Ujica toma una decisión brillante: suprime de esos documentos la voz en off de los locutores y, por momentos, suprime todo el sonido para que las imágenes que la dictadura de Ceausescu ofrecía de sí misma puedan verse sin interferencias. Mudo durante todo el film, la voz de Ujica se concentra en la elección del título, en esa palabra “autobiografía” que es de una elocuencia máxima: señala que es el personaje en el poder quien cuenta su vida como él quiere, ayudado apenas por sus camarógrafos. El resultado demuestra que pocas formas narrativas tienen tanta fuerza como una confesión involuntaria.
En ese vasto muestrario de autocomplacencia y megalomanía se pueden separar dos vertientes. Una es la que hace a la insignificancia del personaje: Ceausescu era un individuo gris, de escasa estatura, de gestos torpes; un orador monótono y de voz gangosa. De su figura no se desprendía la menor gracia ni el menor carisma y verlo jugar al voleibol con su círculo más próximo da vergüenza ajena. No parece que Ceausescu tuviera la intención de convertirse en un monstruo, pero llegó a serlo sometiéndose simplemente a la lógica del burócrata, que una vez en el poder, no puede evitar el aislamiento entre aduladores, la corrupción, la vida suntuaria ni el culto a la personalidad. La únicas constantes de su vida parecen haber sido la tenacidad y la ideología: en nombre del materialismo histórico, del marxismo-leninismo cuya infalibilidad en todos los campos solía declamar, Ceausescu hizo pasar hambre a su pueblo y llenó el país de policías y soplones. Si un momento de sus discursos es especialmente revelador, es aquel en el que insta a los poetas rumanos a no componer versos abstractos ni poemas de amor.

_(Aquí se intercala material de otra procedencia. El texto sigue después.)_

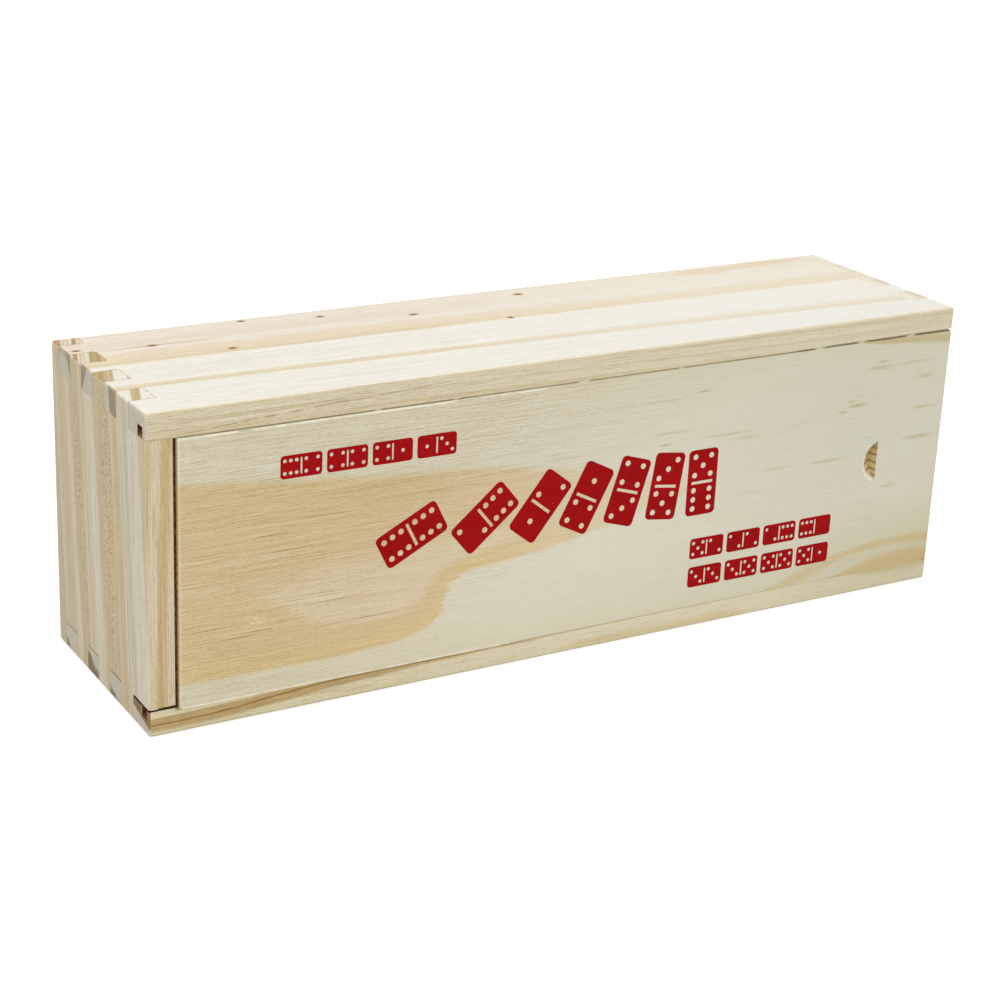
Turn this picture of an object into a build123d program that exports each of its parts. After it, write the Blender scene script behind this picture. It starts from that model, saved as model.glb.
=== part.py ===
from build123d import *
import os
from math import atan2, cos, floor, sin

# A softwood box for a set of domino tiles, in millimetres, lying on one long side as it is stored
# on a shelf. Four boards meet at the corners in box fingers, a thin bottom panel is let into
# grooves at the back, and a rebated lid slides in grooves at the front.
#
# X runs along the box: the closed end is at -X, and the lid slides out over the open end at +X.
# Y runs from the lid's face at the front (-Y) to the bottom panel at the back (+Y).
# Z is up, and is zero on the surface that the box lies on.

# The tiles, which stand on edge in stacks, and the room left round them
tile_length = 50.0
tile_width = 25.0
tile_thickness = 10.0
stacks = 7
tiles_per_stack = 4
room_along = 2.6
room_across = 3.6
room_deep = 2.0

# Boards and panels
board_thickness = 5.2
bottom_thickness = 2.7
back_lip = 1.3  # wood left behind the bottom panel's groove
groove_depth = 2.4  # one cutter makes the grooves for the bottom panel and for the lid
panel_end_room = 0.3  # between the bottom panel's edges and the bottom of their grooves
edge_easing = 0.6  # sanded round along every outer edge of the finished box

# Box fingers, set out from the back face
back_finger = 4.5  # the end panels' first finger is narrower than the others
finger_width = 6.2
glue_gap = 0.1  # glue line on each side of a finger
groove_cover = 1.5  # least wood between the lid's groove and the nearest finger
shoulder_gap = 0.4  # the closed end panel's lower shoulders stop short of the board below

# Lid
front_lip = 1.3  # wood left in front of the lid's groove
lid_groove_width = 2.7
slide_clearance = 0.1  # between the lid's tongue and each face of its groove
tongue_end_room = 0.3  # between the tongue's edges and the bottom of the grooves
face_clearance = 0.15  # between the lid's raised face and the lips above and below it
lid_tip_room = 0.4  # between the shut lid's tip and the bottom of the closed end panel's groove
closed_end_slit = 0.9  # between the lid's raised face and the closed end panel
lid_setback = 0.2  # the shut lid stops this far inside the open end
lower_lip_trim = 0.65  # the lower lip is planed down to free the lid
raised_face_chamfer = 0.2

# Thumb notch: a gouge scoops down towards the open end and stops at a straight end-grain wall
notch_height = 9.0
notch_width = 3.5
notch_depth = 2.9
notch_from_open_end = 17.8
notch_below_middle = 1.0
notch_rim_chamfer = 0.15

# The upper lip is torn thinner near the open end
tear_length = 37.0
tear_run_in = 4.0
tear_start_height = 0.3
tear_end_height = 0.4

# Overall sizes
inside_length = stacks * tile_width + room_along
inside_height = tile_length + room_across
inside_depth = tiles_per_stack * tile_thickness + room_deep
lid_zone = front_lip + lid_groove_width
bottom_zone = back_lip + bottom_thickness
box_length = inside_length + 2 * board_thickness
box_height = inside_height + 2 * board_thickness
box_depth = lid_zone + inside_depth + bottom_zone

# Places of the main faces
closed_x = -box_length / 2
open_x = box_length / 2
closed_inner_x = closed_x + board_thickness
open_inner_x = open_x - board_thickness
front_y = -box_depth / 2
back_y = box_depth / 2
groove_front_y = front_y + front_lip
groove_back_y = front_y + lid_zone
bottom_front_y = back_y - bottom_zone
lower_inner_z = board_thickness
upper_inner_z = box_height - board_thickness
middle_z = box_height / 2

# Every finger of an end panel: where its middle is, and how wide it is
finger_pitch = 2 * finger_width
finger_room = box_depth - back_finger - lid_zone - groove_cover
finger_count = floor(finger_room / finger_pitch)
first_finger_y = back_y - back_finger - finger_pitch + finger_width / 2
fingers = [(back_y - back_finger / 2, back_finger)]
fingers += [(first_finger_y - i * finger_pitch, finger_width) for i in range(finger_count)]


# The outside of the finished box, which all boards are sanded to together
with BuildPart() as outside:
    with BuildSketch():
        Rectangle(box_length, box_depth)
    extrude(amount=box_height)
    fillet(outside.edges(), edge_easing)


# The space inside the grooves that the bottom panel is let into
with BuildPart() as bottom_pocket:
    with BuildSketch(Plane.XZ.offset(-bottom_front_y)):
        with Locations((0, middle_z)):
            Rectangle(inside_length + 2 * groove_depth, inside_height + 2 * groove_depth)
    extrude(amount=-bottom_thickness)


def side_board(bottom_z, inner_z, outward):
    """A long board: a profile with the lid's groove, run along the box, and sockets for fingers."""
    with BuildPart() as board:
        with BuildSketch(Plane.YZ.offset(closed_x)):
            with Locations((0, bottom_z + board_thickness / 2)):
                Rectangle(box_depth, board_thickness)
            with Locations((groove_back_y - lid_groove_width / 2, inner_z + outward * groove_depth / 2)):
                Rectangle(lid_groove_width, groove_depth, mode=Mode.SUBTRACT)
        extrude(amount=box_length)
        with BuildSketch(Plane.XY.offset(bottom_z)):
            for finger_y, width in fingers:
                with Locations((closed_x + board_thickness / 2, finger_y), (open_x - board_thickness / 2, finger_y)):
                    Rectangle(board_thickness, width + 2 * glue_gap)
        extrude(amount=board_thickness, mode=Mode.SUBTRACT)
        add(bottom_pocket.part, mode=Mode.SUBTRACT)
        add(outside.part, mode=Mode.INTERSECT)
    return board.part


def end_panel(start_x, front_edge_y, low_shoulder_z):
    """An end panel: a comb-shaped profile with fingers up and down, cut from one board."""
    panel_height = upper_inner_z - low_shoulder_z
    panel_depth = back_y - front_edge_y
    with BuildPart() as panel:
        with BuildSketch(Plane.YZ.offset(start_x)):
            with Locations((back_y - panel_depth / 2, upper_inner_z - panel_height / 2)):
                Rectangle(panel_depth, panel_height)
            for finger_y, width in fingers:
                with Locations((finger_y, middle_z)):
                    Rectangle(width, box_height)
        extrude(amount=board_thickness)
        add(bottom_pocket.part, mode=Mode.SUBTRACT)
        add(outside.part, mode=Mode.INTERSECT)
    return panel.part


# The board on top as the box lies; its front lip is torn along the lid towards the open end
with BuildPart() as upper_side_board:
    add(side_board(upper_inner_z, upper_inner_z, 1))
    with BuildSketch(Plane.XZ.offset(-front_y)):
        with BuildLine():
            Polyline(
                (open_x - tear_length, upper_inner_z),
                (open_x - tear_length + tear_run_in, upper_inner_z + tear_start_height),
                (open_x, upper_inner_z + tear_end_height),
                (open_x, upper_inner_z),
                close=True,
            )
        make_face()
    extrude(amount=-front_lip, mode=Mode.SUBTRACT)


# The board underneath; its front lip is planed down from the closed end panel onwards
with BuildPart() as lower_side_board:
    add(side_board(0, lower_inner_z, -1))
    with BuildSketch(Plane.XZ.offset(-front_y)):
        with Locations((closed_inner_x, lower_inner_z)):
            Rectangle(open_x - closed_inner_x, lower_lip_trim, align=(Align.MIN, Align.MAX))
    extrude(amount=-front_lip, mode=Mode.SUBTRACT)


# The panel at the closed end reaches the front face and has a groove inside for the lid's tip
with BuildPart() as closed_end_panel:
    add(end_panel(closed_x, front_y, lower_inner_z + shoulder_gap))
    with BuildSketch(Plane.YZ.offset(closed_inner_x)):
        with Locations((groove_back_y - lid_groove_width / 2, middle_z)):
            Rectangle(lid_groove_width, box_height)
    extrude(amount=-groove_depth, mode=Mode.SUBTRACT)


# The panel at the open end stops level with the back of the lid's grooves, so the lid clears it
with BuildPart() as open_end_panel:
    add(end_panel(open_inner_x, groove_back_y, lower_inner_z))


# The bottom panel fills its grooves front to back and stops short of their ends
with BuildPart() as bottom_panel:
    panel_reach = groove_depth - panel_end_room
    with BuildSketch(Plane.XZ.offset(-bottom_front_y)):
        with Locations((0, middle_z)):
            Rectangle(inside_length + 2 * panel_reach, inside_height + 2 * panel_reach)
    extrude(amount=-bottom_thickness)


# The gouge that cuts the thumb notch: a round bar laid along the scoop's slope, ending at the stop.
# Its radius follows from the notch's height on the lid's face and its depth at the stop.
scoop_slope = atan2(notch_depth, notch_width)
scoop_rise = notch_depth * cos(scoop_slope)
gouge_radius = ((notch_height / 2) ** 2 + scoop_rise**2) / (2 * scoop_rise)
stop_x = open_x - notch_from_open_end
gouge_centre = (stop_x, front_y + notch_depth - gouge_radius / cos(scoop_slope), middle_z - notch_below_middle)
with BuildPart() as gouge:
    with BuildSketch(Plane(origin=gouge_centre, z_dir=(cos(scoop_slope), sin(scoop_slope), 0))):
        Circle(gouge_radius)
    extrude(amount=2 * gouge_radius, both=True)
    split(bisect_by=Plane.YZ.offset(stop_x), keep=Keep.BOTTOM)


# The lid: a tongue on three sides runs in the grooves, and the raised face lies flush with the front
tongue_start_x = closed_inner_x - groove_depth + lid_tip_room
lid_end_x = open_x - lid_setback
tongue_low_z = lower_inner_z - groove_depth + tongue_end_room
tongue_high_z = upper_inner_z + groove_depth - tongue_end_room
tongue_thickness = lid_groove_width - 2 * slide_clearance
tongue_front_y = groove_front_y + slide_clearance
face_start_x = closed_inner_x + closed_end_slit
face_low_z = lower_inner_z - lower_lip_trim + face_clearance
face_high_z = upper_inner_z - face_clearance
with BuildPart() as sliding_lid:
    with BuildSketch(Plane.XZ.offset(-tongue_front_y)):
        with Locations((tongue_start_x, tongue_low_z)):
            Rectangle(lid_end_x - tongue_start_x, tongue_high_z - tongue_low_z, align=(Align.MIN, Align.MIN))
    extrude(amount=-tongue_thickness)
    with BuildSketch(Plane.XZ.offset(-tongue_front_y)):
        with Locations((face_start_x, face_low_z)):
            Rectangle(lid_end_x - face_start_x, face_high_z - face_low_z, align=(Align.MIN, Align.MIN))
    extrude(amount=tongue_front_y - front_y)
    face_edges = sliding_lid.faces().sort_by(Axis.Y)[0].edges().sort_by(Axis.X)[:-1]
    chamfer(face_edges, raised_face_chamfer)
    add(gouge.part, mode=Mode.SUBTRACT)
    chamfer(sliding_lid.edges().filter_by(GeomType.ELLIPSE).sort_by(Axis.Y)[0], notch_rim_chamfer)
    add(outside.part, mode=Mode.INTERSECT)


os.makedirs("parts", exist_ok=True)
upper_side_board.part.label = "upper_side_board"
export_step(upper_side_board.part, "parts/upper_side_board.step")
lower_side_board.part.label = "lower_side_board"
export_step(lower_side_board.part, "parts/lower_side_board.step")
closed_end_panel.part.label = "closed_end_panel"
export_step(closed_end_panel.part, "parts/closed_end_panel.step")
open_end_panel.part.label = "open_end_panel"
export_step(open_end_panel.part, "parts/open_end_panel.step")
bottom_panel.part.label = "bottom_panel"
export_step(bottom_panel.part, "parts/bottom_panel.step")
sliding_lid.part.label = "sliding_lid"
export_step(sliding_lid.part, "parts/sliding_lid.step")
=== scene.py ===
from math import cos, pi, radians, sin

import bpy
from mathutils import Matrix, Vector


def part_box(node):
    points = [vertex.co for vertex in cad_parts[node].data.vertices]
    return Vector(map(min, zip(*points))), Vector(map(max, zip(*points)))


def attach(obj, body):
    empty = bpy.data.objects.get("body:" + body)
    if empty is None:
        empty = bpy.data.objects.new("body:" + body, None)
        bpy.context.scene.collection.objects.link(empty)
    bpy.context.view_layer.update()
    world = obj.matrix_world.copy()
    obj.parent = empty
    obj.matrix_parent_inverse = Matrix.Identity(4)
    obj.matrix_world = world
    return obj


# The look of a pale softwood box for domino tiles. Sizes that are named in mm are the real ones.
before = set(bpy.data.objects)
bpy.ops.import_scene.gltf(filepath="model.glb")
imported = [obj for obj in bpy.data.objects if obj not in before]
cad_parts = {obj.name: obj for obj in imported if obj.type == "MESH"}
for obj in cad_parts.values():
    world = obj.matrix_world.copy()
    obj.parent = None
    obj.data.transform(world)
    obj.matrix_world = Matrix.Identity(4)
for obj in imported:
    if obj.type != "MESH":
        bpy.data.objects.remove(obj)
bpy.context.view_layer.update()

MM = 0.001
BOX_LENGTH = 188.0
BOX_DEPTH = 50.0
BOX_HEIGHT = 64.0
BOARD = 5.2
FINGER_WIDTH = 6.2
FINGER_MIDDLE = 1.4  # a middle of the comb of fingers, in from the back; the next is two widths on
COMB_END = 44.8  # no finger lies further forward than this, in from the back
LIP_BACK = 48.6  # the lip in front of the lid's groove starts here, in from the back
FACE_DEPTH = 1.35  # the lid's raised face is this thick, and its tongue lies deeper
NOTCH_MIDDLE = (170.2, 31.0, 0.0)
KNIFE_LINES = 0.46  # from one fine line that the planer left to the next
THROUGH = 30.0  # deep enough to reach through any board

# Where the lid's groove comes out through a side board's closed end, in grain mm
GROOVE_END = (0.1, 45.9, 2.7), (5.3, 48.8, 5.15)

# How strongly painted shade darkens the seam above the lid, in mm along from the closed end; nothing where
# fibres bridge it
UPPER_SEAM_SHADE = [
    (0, 0.5), (46.0, 0.5), (46.4, 0.0), (47.0, 0.0), (47.4, 0.5), (63.0, 0.5), (63.3, 0.0),
    (63.8, 0.0), (64.1, 0.5), (75.0, 0.4), (91.0, 0.4), (91.3, 0.0), (93.8, 0.0), (94.2, 0.4),
    (115.5, 0.35), (115.8, 0.0), (116.2, 0.0), (116.5, 0.35), (145, 0.5), (147, 1.0), (149.5, 1.0),
    (151, 0.0), (152.5, 0.0), (154, 0.4), (161, 0.6), (162.2, 0.0), (163.8, 0.0), (165, 0.6),
    (174.6, 0.6), (175.8, 0.0), (177.4, 0.0), (178.6, 0.7), (188, 0.7),
]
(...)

Pero hay una dimensión de la película que excede a Nicolás Ceausescu y muestra un rasgo común a la mayoría las dictaduras: la relación del dictador con las masas entendida como espectáculo, como forma artística. En primer lugar, la puesta en escena de las fiestas patrias, de las visitas de los jefes de Estado, de los desfiles, de los discursos, de los aplausos. Pero también, el complemento entre esos episodios y aquellos de carácter más íntimo, ya sea del esparcimiento familiar o de los contactos entre el conductor y sus súbditos: ese kitsch insuperable de las fiestas tradicionales, las celebraciones de cumpleaños, los desfiles de deportistas, las actuaciones de músicos populares y también las visitas a fábricas y mercados con el dictador probando el pan, los empleados agradeciendo y los niños entregando flores. Elaboradas como un escudo que protege al tirano del país real, esas imágenes de un mundo feliz y dulzón sustituyeron durante veinticinco años las del descontento y la rabia que se iban acumulando en Rumania hasta provocar la caída y la muerte de sus máximos responsables.